Months after pushing for the abrogation of Article 370, Home Minister Amit Shah Monday took the stand in Lok Sabha to table the controversial Citizenship (Amendment) Bill, 2019 that grants Indian citizenship to non-Muslim refugees from Pakistan, Bangladesh, and Afghanistan escaping religious persecution in their home countries. The Bill tabled on the floor of the house aims to replace the old Citizenship Act. The bill if cleared will set a new precedent for eligibility–RELIGION.

While the bill calls for providing citizenship to Christians, Sikhs, Buddhists, and people from other religions, it tends to exclude Muslims in the process working on the line of identifying religion as a basis for citizenship, violating Article 14 of the Indian constitution. The article “provides for equality before the law or equal protection within the territory of India. The State shall not deny to any person equality before the law or equal protection of law within the territory of India.” 

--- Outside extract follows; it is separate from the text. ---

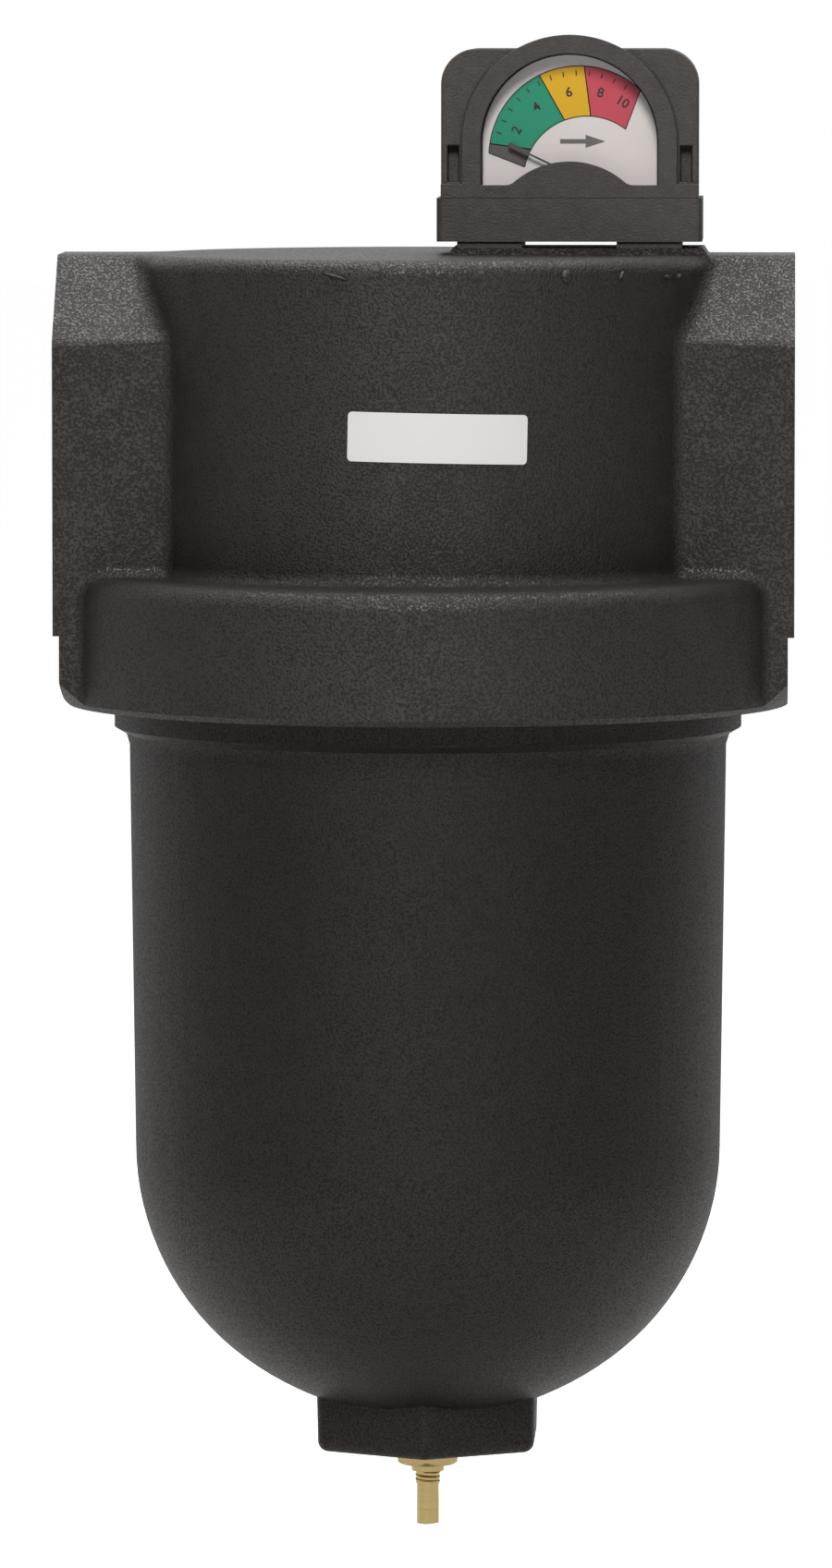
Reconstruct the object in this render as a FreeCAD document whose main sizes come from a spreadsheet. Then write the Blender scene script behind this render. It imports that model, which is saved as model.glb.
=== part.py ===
"""Compressed air filter with a screw-on bowl, a pleated element and a pressure gauge.

Millimetres, +Z up. The origin is the centre of the inlet port's face. The air comes in
along +X, turns down inside the element, passes out through its pleats into the bowl and
leaves at the outlet port. The front, where the dial is, faces -Y.
"""
import FreeCAD, Part
import Sketcher
import math
import os
import re

SIZES = [
    # head casting, heights counted from the port axis
    ("face_to_face", 165.0, "length of the head between its two port faces"),
    ("block_half", 32.5, "half depth of a port block, and its height above the axis"),
    ("block_flat_half", 13.5, "half width of the flat on top of a port block"),
    ("block_step_in", 1.4, "how far the lower port face steps in"),
    ("block_step_drop", 52.0, "where the lower port face steps in"),
    ("flange_lip", 17.5, "how far the flange stands out from the round neck"),
    ("neck_round", 3.5, "round on the neck's top edge"),
    ("seam_fillet", 4.0, "fillet where the neck meets the port blocks"),
    ("flange_drop", 39.2, "top of the flange"),
    ("flange_round", 4.5, "round on the flange's top edge"),
    ("flange_fillet", 3.0, "fillet from the neck to the flange"),
    ("head_drop", 68.6, "machined underside of the head"),
    ("rim_chamfer", 1.3, "machined chamfer round the underside"),
    ("pad_top", 34.05, "height of the gauge pad"),
    ("pad_before", 1.05, "gauge pad beyond the near foot"),
    ("pad_after", 4.85, "gauge pad beyond the far foot"),
    ("pad_half", 16.5, "half depth of the gauge pad"),
    ("pad_slope", 3.0, "run of the slope at each end of the pad"),
    # air passages in the head
    ("port_radius", 22.0, "bore of a 1 1/2 inch pipe thread"),
    ("port_depth", 25.0, "length of a port thread"),
    ("passage_radius", 20.0, "air passage behind each port"),
    ("tube_bore", 24.0, "inside of the tube that feeds the element"),
    ("tube_wall", 7.0, "wall of that tube"),
    ("tube_drop", 52.0, "lower end of that tube"),
    ("gallery_in", 12.7, "outside of the ring chamber inside the bowl's collar"),
    ("gallery_drop", 30.0, "ceiling of the ring chamber"),
    ("outlet_arc", 100.0, "angle of the ring chamber that rises to the outlet, degrees"),
    ("boss_radius", 8.0, "boss that the tie rod screws into"),
    ("boss_low", 6.0, "lower end of that boss, above the port axis"),
    # bowl
    ("head_wall", 11.8, "from the flange's edge to the bowl's threaded collar"),
    ("collar_height", 19.7, "how far the collar goes up into the head"),
    ("collar_below", 5.2, "how much of the collar shows below the head"),
    ("collar_step", 2.6, "how far the wall steps in below the collar"),
    ("collar_bevel", 1.5, "height of the bevel at that step"),
    ("collar_chamfer", 1.0, "chamfer on the collar's top edge"),
    ("thread_gap", 0.3, "clearance between the collar and the head"),
    ("collar_proud", 3.4, "how far the collar stands out from the wall below it"),
    ("bowl_draft", 1.2, "how much narrower the bowl is where the dome starts"),
    ("wall_start", 9.4, "depth below the head where the plain wall starts"),
    ("dome_lap", 21.3, "how far the element reaches below the start of the dome"),
    ("dome_share", 0.9242, "depth of the dome as a share of the bowl's radius"),
    ("crown_share", 1.04, "radius of the dome's crown as a share of the bowl's radius"),
    ("bowl_wall", 5.5, "wall of the bowl"),
    ("boss_flats", 48.7, "hexagon at the bottom, across flats"),
    ("boss_below", 6.7, "hexagon's lower face below the dome"),
    ("boss_flare", 0.7, "how much wider the hexagon is at its top, each side"),
    ("boss_corner", 3.0, "round on the hexagon's corners"),
    ("boss_edge", 2.4, "round on the hexagon's lower edge"),
    ("bowl_ring_drop", 4.4, "top of the bowl seal's groove below the collar's top"),
    ("bowl_ring_groove", 4.3, "width of the bowl seal's groove"),
    ("bowl_ring_deep", 3.2, "depth of that groove"),
    ("seal_slack", 0.05, "clearance that a moving seal or shaft runs with"),
    # filter element
    ("gasket_thick", 2.0, "flat gaskets above and below the element"),
    ("gasket_width", 5.5, "width of the upper gasket"),
    ("air_gap", 11.8, "from the bowl's wall to the element's end caps"),
    ("cap_thick", 3.0, "floor of an end cap"),
    ("cap_rim", 6.0, "depth of an end cap's rim"),
    ("cap_wall", 1.4, "thickness of an end cap's rim"),
    ("element_length", 130.0, "length between the end caps"),
    ("core_radius", 20.7, "outside of the inner cage"),
    ("cage_wall", 1.2, "wall of both cages"),
    ("cage_in", 4.0, "outer cage inside the edge of the end caps"),
    ("cage_columns", 10, "windows round a cage"),
    ("cage_rows", 6, "rows of windows in a cage"),
    ("cage_rib", 4.0, "bar between two rows of windows"),
    ("window_share", 0.7, "width of a cage window as a share of its column"),
    ("pleat_gap", 0.4, "clearance between the pleats and the cages"),
    ("pleat_count", 30, "pleats of the filter paper"),
    ("pleat_thick", 1.8, "half the thickness of a fold, measured along the radius"),
    ("sock_thick", 2.0, "foam sleeve that the drops run down"),
    ("sock_gap", 0.15, "clearance each side of the foam sleeve"),
    # tie rod
    ("rod_radius", 4.0, "tie rod"),
    ("rod_slack", 0.1, "clearance of the tie rod in its holes"),
    ("rod_grip", 10.0, "length of the tie rod in its boss"),
    ("lower_gasket_radius", 10.0, "lower gasket"),
    ("washer_radius", 11.0, "washer"),
    ("washer_thick", 1.6, "washer"),
    ("nut_flats", 13.0, "nut across flats"),
    ("nut_height", 6.5, "nut"),
    ("rod_proud", 3.0, "tie rod below the nut"),
    # drain
    ("drain_flats", 13.4, "hexagon of the drain body, across flats"),
    ("drain_flange", 4.4, "height of that hexagon"),
    ("drain_collar_radius", 3.7, "collar below it"),
    ("drain_collar", 1.6, "height of that collar"),
    ("drain_shank_radius", 5.8, "threaded shank in the bowl"),
    ("drain_shank", 12.0, "length of that shank"),
    ("drain_slack", 0.1, "clearance round that shank"),
    ("stem_radius", 2.95, "threaded part of the drain stem"),
    ("stem_thread", 2.9, "stem thread that shows"),
    ("stem_end_radius", 2.5, "plain end of the stem"),
    ("stem_end", 9.2, "length of the plain end"),
    ("stem_flat", 1.9, "half width across the flats of the plain end"),
    ("stem_bore", 1.0, "drain hole along the stem"),
    ("stem_top", 3.0, "solid tip of the stem above the cross hole"),
    ("stem_ring_bed", 1.95, "radius of the stem seal's groove"),
    ("stem_ring_groove", 1.3, "width of that groove"),
    ("stem_ring_down", 6.0, "groove below the top of the stem"),
    # gauge, placed from the bowl axis
    ("gauge_offset", 32.1, "gauge centre from the bowl axis"),
    ("base_width", 59.3, "gauge base"),
    ("gauge_half", 17.0, "half depth of the gauge"),
    ("base_top", 45.2, "top of the gauge base"),
    ("base_lift", 1.45, "air gap under the base between its feet"),
    ("base_corner", 1.5, "round on the base's upright corners"),
    ("foot_in", 11.85, "middle of a foot inside the end of the base"),
    ("foot_width", 14.5, "width of a foot"),
    ("foot_half", 16.0, "half depth of a foot"),
    ("sense_radius", 1.2, "pressure hole in each foot"),
    ("sense_forward", 5.0, "pressure holes and piston in front of the gauge centre"),
    ("foot_ring_radius", 3.2, "mean radius of the seal under a foot"),
    ("foot_ring_section", 0.9, "section radius of that seal"),
    ("screw_radius", 1.5, "gauge screws"),
    ("screw_side", 12.8, "gauge screws in front of and behind the gauge centre"),
    ("screw_head_radius", 2.7, "head of a gauge screw"),
    ("screw_head", 3.0, "height of that head"),
    ("screw_grip", 7.0, "thread of a gauge screw in the head casting"),
    ("screw_slack", 0.1, "clearance round a gauge screw"),
    ("housing_width", 57.4, "gauge housing"),
    ("housing_top", 78.5, "shoulders of the gauge housing"),
    ("housing_corner", 8.0, "round on the shoulders"),
    ("arch_centre", 57.6, "height of the arch's centre"),
    ("arch_radius", 24.0, "outside of the window frame"),
    ("arch_step", 0.4, "how much the housing's arch is smaller"),
    ("window_radius", 19.8, "window"),
    ("window_low", 48.1, "lower edge of the window"),
    ("frame_depth", 2.6, "thickness of the window frame"),
    ("frame_foot", 3.2, "height of the clip ledges beside the arch"),
    ("hump_radius", 18.9, "hump that hides the pivot"),
    ("hump_top", 53.4, "top of that hump"),
    ("hump_fillet", 3.0, "fillet at the hump's ends"),
    ("lens_thick", 1.2, "clear window"),
    ("lens_radius", 20.9, "arch of the clear window"),
    ("lens_slack", 0.1, "clearance round the clear window and the dial"),
    ("dial_depth", 7.0, "face of the dial behind the frame's face"),
    ("dial_thick", 0.8, "dial plate"),
    ("well_radius", 19.0, "hollow behind the dial"),
    ("well_depth", 14.0, "floor of that hollow behind the frame's face"),
    ("slot_offset", 26.0, "clip slots from the gauge centre"),
    ("slot_width", 2.6, "clip slot"),
    ("slot_low", 48.8, "lower end of a clip slot"),
    ("slot_high", 56.9, "upper end of a clip slot"),
    ("slot_depth", 4.0, "depth of a clip slot"),
    # gauge movement
    ("pivot_offset", 6.6, "pointer axle from the gauge centre"),
    ("pivot_lift", 0.3, "gap between the pointer's hub and the gauge base"),
    ("axle_radius", 0.6, "pointer axle"),
    ("axle_front", 4.0, "front end of the axle behind the frame's face"),
    ("axle_grip", 1.4, "rear end of the axle in the housing"),
    ("pointer_behind", 4.6, "front of the pointer behind the frame's face"),
    ("pointer_thick", 0.5, "pointer"),
    ("pointer_angle", 154.5, "pointer at rest, degrees up from +X"),
    ("pointer_length", 22.5, "pointer"),
    ("pointer_rod_half", 0.45, "half width of the pointer's rod"),
    ("pointer_blade", 9.0, "length of the pointer's broad tip"),
    ("pointer_blade_half", 1.0, "half width of that tip"),
    ("hub_radius", 2.0, "hub of the pointer"),
    ("hub_thick", 1.2, "hub of the pointer"),
    ("magnet_radius", 1.4, "magnet on the axle"),
    ("magnet_thick", 2.4, "magnet on the axle"),
    ("cylinder_height", 40.2, "piston axis"),
    ("cylinder_radius", 3.4, "bore of the piston"),
    ("cylinder_wall", 8.65, "closed end of that bore inside the end of the base"),
    ("inlet_room", 9.0, "space in front of the piston's pressure face"),
    ("piston_end", 6.2, "spring face of the piston, right of the gauge centre"),
    ("piston_nose", 1.2, "radius of the stop on the piston"),
    ("piston_rest", 0.3, "space in front of that stop at rest"),
    ("piston_pocket", 2.2, "radius of the pocket for the magnet"),
    ("slug_length", 4.0, "magnet in the piston"),
    ("slug_slack", 0.05, "clearance round that magnet"),
    ("slug_end", 0.6, "space behind that magnet"),
    ("travel", 6.0, "travel of the piston"),
    ("spring_radius", 2.75, "mean radius of the spring"),
    ("spring_wire", 0.5, "radius of the spring wire"),
    ("spring_gap", 0.1, "clearance at each end of the spring"),
    ("spring_turns", 6, "turns of the spring"),
    ("plug_length", 7.65, "end plug"),
    ("plug_slot", 1.0, "screwdriver slot of the plug"),
    ("plug_ring_bed", 2.3, "radius of the plug seal's groove"),
    ("plug_ring_groove", 1.3, "width of that groove"),
    ("plug_ring_at", 2.0, "groove from the inner end of the plug"),
]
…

CAB, which failed to pass through Rajya Sabha amid a strong dismissal from the opposition in the previous session, has led to widespread protests in several parts of the north-east, especially Manipur. Worried about the changing demographics of the land, people in these state are upset over setting the cutoff date to December 31, 2014 that nullifies the provisions of the Assam Accord of 1985, which fixed March 24, 1971, as the cut-off date for deportation of all undocumented immigrants irrespective of religion.

However, Shah has assured that it will not apply to areas under the sixth schedule of the Constitution – which deals with autonomous tribal-dominated regions in Assam, Meghalaya, Tripura and Mizoram. The bill if passed will fulfill a long-time demand of the RSS and the BJP while deepening the faultline among the communities already widened post a botched up NRC. Had the government aimed for inclusivity, then it should also consider awarding citizenship to persecuted Rohingyas from Myanmar, Ahmdiyas and Shia from Pakistan and Bangladesh and Hazaras from Afghanistan. 

The bill seeks to alter the structure of the Indian Constitution that guarantees equality to all and set the ground for BJP’s latest flagship- a nationwide NRC.